The access of GUIs to data raises very important issues regarding authentication and authorization in GENI. All of the GENI facilities must employ security mechanisms to ensure privacy and policy constraints are met. If a GUI has direct access to data, the GUI must likely employ the similar (same?) mechanisms as required on an equivalent MDA. On the other hand, if the GUI accesses other I&M services on demand to retrieve the d ata to be displayed, the GUI should allow the user to authenticate itself. In this case, should the user authenticate itself with the GUI, which is then trusted by the other services [this might make sense when the GUI is deployed as part of the I&M system]? Or should the GUI relay the authentication to the services by asking the user for its certificate (and password)? Both cases raise trust issues with the GUI themselves.
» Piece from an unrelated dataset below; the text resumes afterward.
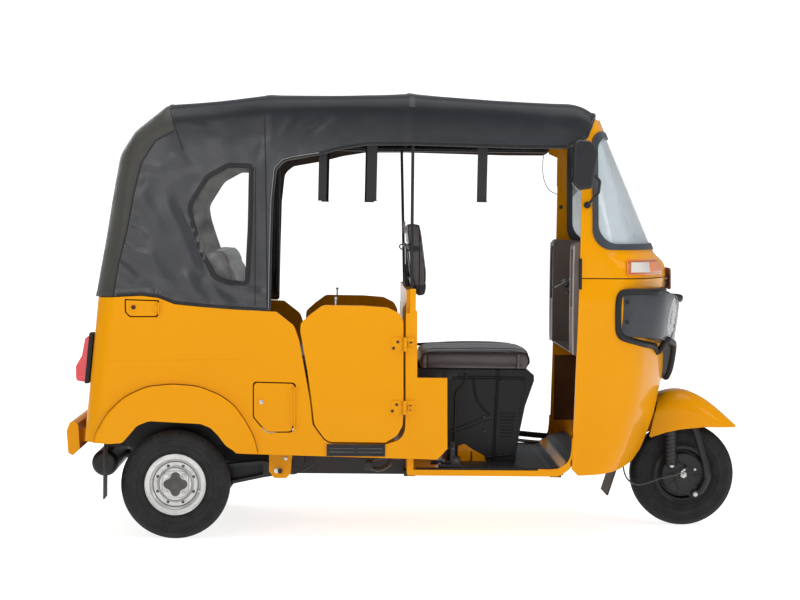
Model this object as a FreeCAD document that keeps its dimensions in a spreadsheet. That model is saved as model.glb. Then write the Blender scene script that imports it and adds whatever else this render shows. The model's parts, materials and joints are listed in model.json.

Finally, we address the discovery of and access to the GUI themselves. Some GUIs will likely act as services of the I&M systems (i.e. deployed within the system, maybe with direct access to data), and as such should likely be discoverable as any other service of I&M system (e.g. by registering to a Lookup Service). Open issues include determining the necessary information to register in order to meaningfully describe the GUI and its capabilities. Also, it is expected that many GUIs will be developed through the years by GENI users. GENI should likely provide an archive/repository to make these GUIs available and easily discoverable by the larger GENI community. Is this repository a centralized location (maintained by GENI) or just a Lookup Service pointing to the remote locations where the GUIs can be found?